:: Dataset section ::

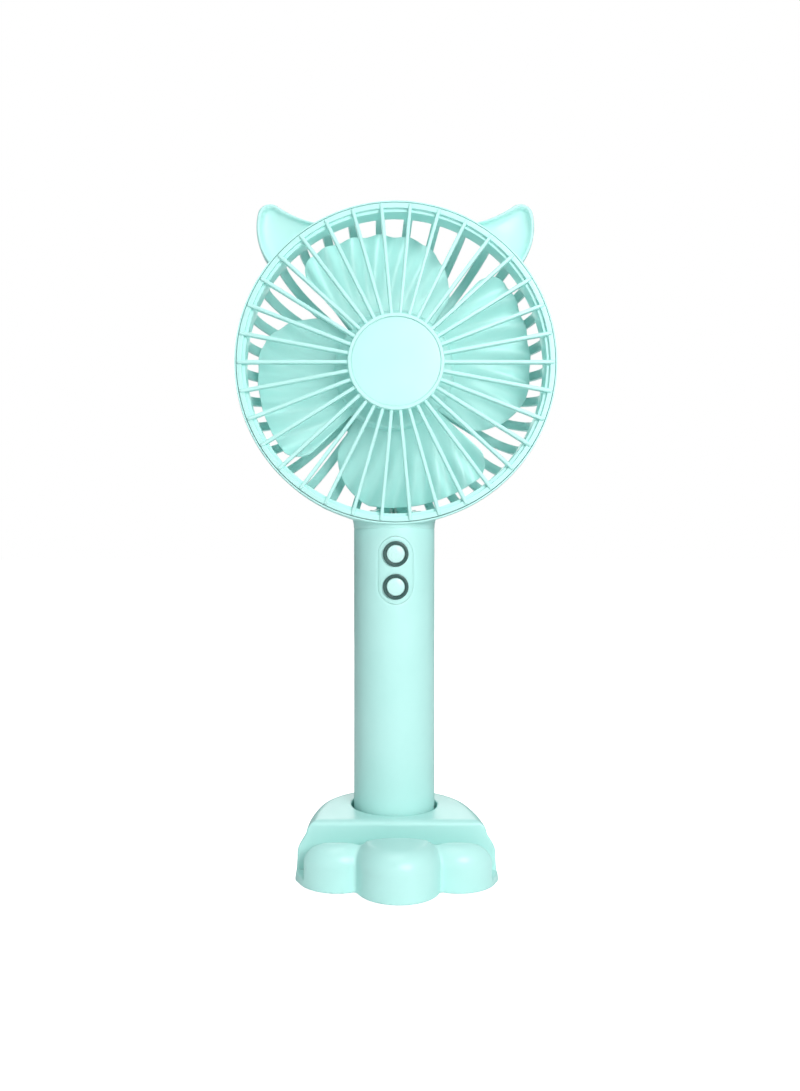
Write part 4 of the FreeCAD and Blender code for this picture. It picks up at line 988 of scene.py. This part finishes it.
def tail_cap():
    """The cup that closes the handle's lower end; its narrower rim goes up inside."""
    foot, floor, shoulder, rim = 3.25, 5.05, 6.15, 8.65
    outer, rim_outer, rim_inner = 13.5, 11.4, 10.0
    return lathe(soften([
        (0, foot, 0), (outer, foot, 1.2), (outer, shoulder, 0.08), (rim_outer, shoulder, 0.05),
        (rim_outer, rim, 0.2), (rim_inner, rim, 0.2), (rim_inner, floor, 0.3), (0, floor, 0),
    ]), Z, np.zeros(3))


show("handle_front", half_handle(-1, front_room, 0.5), "fan", "housing_plastic", ["handle_front_shell"])
show("handle_rear", half_handle(1, rear_room, 0.5), "fan", "housing_plastic", ["handle_rear_shell"])
show("button_surround", panel_around_buttons(), "fan", "housing_plastic", ["button_panel"])
show("tail_plug", tail_cap(), "fan", "housing_plastic", ["tail_cap"])
for (tag, height), pattern in zip(BUTTONS, (swirl, arc_over_dot)):
    body = tag + "_button"
    show(tag + "_bezel", bezel(height), "fan", "ring_plastic", [tag + "_button_ring"])
    show(tag + "_button_cap", button(height, pattern), body, "button_plastic", [body], sharp=60)


# ---------- floor, lights and camera ----------

WHITE = (1, 1, 1, 1)


def stage_floor():
    """A plain pale floor. The camera itself sees it glow white, so no shadow shows on it."""
    mesh = bpy.data.meshes.new("floor")
    half = 6.0
    corners = [(-half, -half, 0), (half, -half, 0), (half, half, 0), (-half, half, 0)]
    mesh.from_pydata(corners, [], [(0, 1, 2, 3)])
    floor = bpy.data.objects.new("floor", mesh)
    scene.collection.objects.link(floor)
    material, tree, shader = new_material("floor_paint")
    paint = ramp(tree, grain(tree, 8.0), (0.93, 0.93, 0.93), (0.95, 0.95, 0.95))
    tree.links.new(paint, shader.inputs["Base Color"])
    tree.links.new(ramp(tree, grain(tree, 30.0), 0.6, 0.7), shader.inputs["Roughness"])
    glow = add_node(tree, "ShaderNodeEmission", Color=WHITE, Strength=1.0)
    seen = tree.nodes.new("ShaderNodeLightPath")
    blend = tree.nodes.new("ShaderNodeAddShader")
    lit = tree.nodes.new("ShaderNodeMixShader")
    tree.links.new(shader.outputs["BSDF"], blend.inputs[0])
    tree.links.new(glow.outputs["Emission"], blend.inputs[1])
    tree.links.new(seen.outputs["Is Camera Ray"], lit.inputs["Fac"])
    tree.links.new(shader.outputs["BSDF"], lit.inputs[1])
    tree.links.new(blend.outputs["Shader"], lit.inputs[2])
    tree.links.new(lit.outputs["Shader"], tree.nodes["Material Output"].inputs["Surface"])
    mesh.materials.append(material)


def soft_light(name, place, aim, size, power):
    """A round lamp of size metres and power watts, aimed at a point."""
    light = bpy.data.lights.new(name, "AREA")
    light.shape = "DISK"
    light.size = size
    light.energy = power
    lamp_object = bpy.data.objects.new(name, light)
    scene.collection.objects.link(lamp_object)
    lamp_object.location = place
    lamp_object.rotation_euler = (Vector(aim) - Vector(place)).to_track_quat("-Z", "Y").to_euler()
    lamp_object.visible_camera = False


def studio_world():
    """Pale light from all round, behind a backdrop that the camera sees as white."""
    world = bpy.data.worlds.new("studio")
    scene.world = world
    world.use_nodes = True
    sky = world.node_tree
    around = sky.nodes["Background"]
    around.inputs["Color"].default_value = (0.9, 0.95, 0.95, 1)
    around.inputs["Strength"].default_value = 0.2
    backdrop = add_node(sky, "ShaderNodeBackground", Color=WHITE, Strength=1.0)
    path = sky.nodes.new("ShaderNodeLightPath")
    mix = sky.nodes.new("ShaderNodeMixShader")
    sky.links.new(path.outputs["Is Camera Ray"], mix.inputs["Fac"])
    sky.links.new(around.outputs["Background"], mix.inputs[1])
    sky.links.new(backdrop.outputs["Background"], mix.inputs[2])
    sky.links.new(mix.outputs["Shader"], sky.nodes["World Output"].inputs["Surface"])


def front_camera():
    """A level camera 0.3 m in front of the handle's axis and just left of it. Its lens and shift frame the
    fan in a picture 800 wide and 1091 high."""
    data = bpy.data.cameras.new("camera")
    data.sensor_width = 36.0
    data.lens = 29.40055
    data.shift_x = 0.0366636
    data.clip_start = 0.01
    camera = bpy.data.objects.new("camera", data)
    scene.collection.objects.link(camera)
    camera.location = (-0.0115, -0.300, 0.105)
    camera.rotation_euler = (math.pi / 2, 0, 0)
    scene.camera = camera


# Where the lights aim, in metres: the middle of the fan, and the holder.
HEAD_AND_HANDLE, HOLDER = (0, 0, 0.11), (0, 0, 0.02)
stage_floor()
soft_light("key", (0.25, -0.66, 0.36), HEAD_AND_HANDLE, 0.32, 3.35)
soft_light("fill", (-0.30, -0.75, 0.20), HEAD_AND_HANDLE, 0.5, 0.55)
soft_light("top", (-0.05, -0.20, 0.80), HOLDER, 0.5, 1.7)
soft_light("behind", (0.0, 0.62, 0.34), HOLDER, 0.5, 1.25)
studio_world()
front_camera()
scene.view_settings.view_transform = "Standard"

:::

• What needs to be done
Extract exactly the leading lines of the data, stopping at and including the line with "WHITE = (1, 1, 1, 1)".

• Result of the task
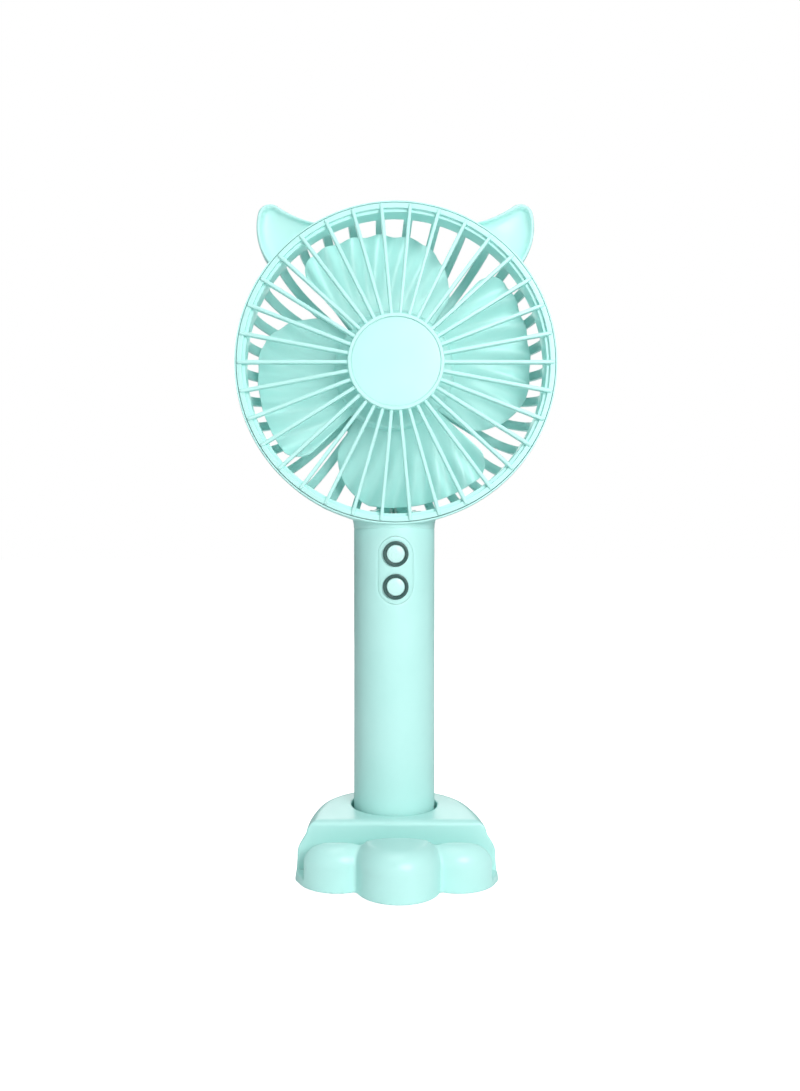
Write part 4 of the FreeCAD and Blender code for this picture. It picks up at line 988 of scene.py. This part finishes it.
def tail_cap():
    """The cup that closes the handle's lower end; its narrower rim goes up inside."""
    foot, floor, shoulder, rim = 3.25, 5.05, 6.15, 8.65
    outer, rim_outer, rim_inner = 13.5, 11.4, 10.0
    return lathe(soften([
        (0, foot, 0), (outer, foot, 1.2), (outer, shoulder, 0.08), (rim_outer, shoulder, 0.05),
        (rim_outer, rim, 0.2), (rim_inner, rim, 0.2), (rim_inner, floor, 0.3), (0, floor, 0),
    ]), Z, np.zeros(3))


show("handle_front", half_handle(-1, front_room, 0.5), "fan", "housing_plastic", ["handle_front_shell"])
show("handle_rear", half_handle(1, rear_room, 0.5), "fan", "housing_plastic", ["handle_rear_shell"])
show("button_surround", panel_around_buttons(), "fan", "housing_plastic", ["button_panel"])
show("tail_plug", tail_cap(), "fan", "housing_plastic", ["tail_cap"])
for (tag, height), pattern in zip(BUTTONS, (swirl, arc_over_dot)):
    body = tag + "_button"
    show(tag + "_bezel", bezel(height), "fan", "ring_plastic", [tag + "_button_ring"])
    show(tag + "_button_cap", button(height, pattern), body, "button_plastic", [body], sharp=60)


# ---------- floor, lights and camera ----------

WHITE = (1, 1, 1, 1)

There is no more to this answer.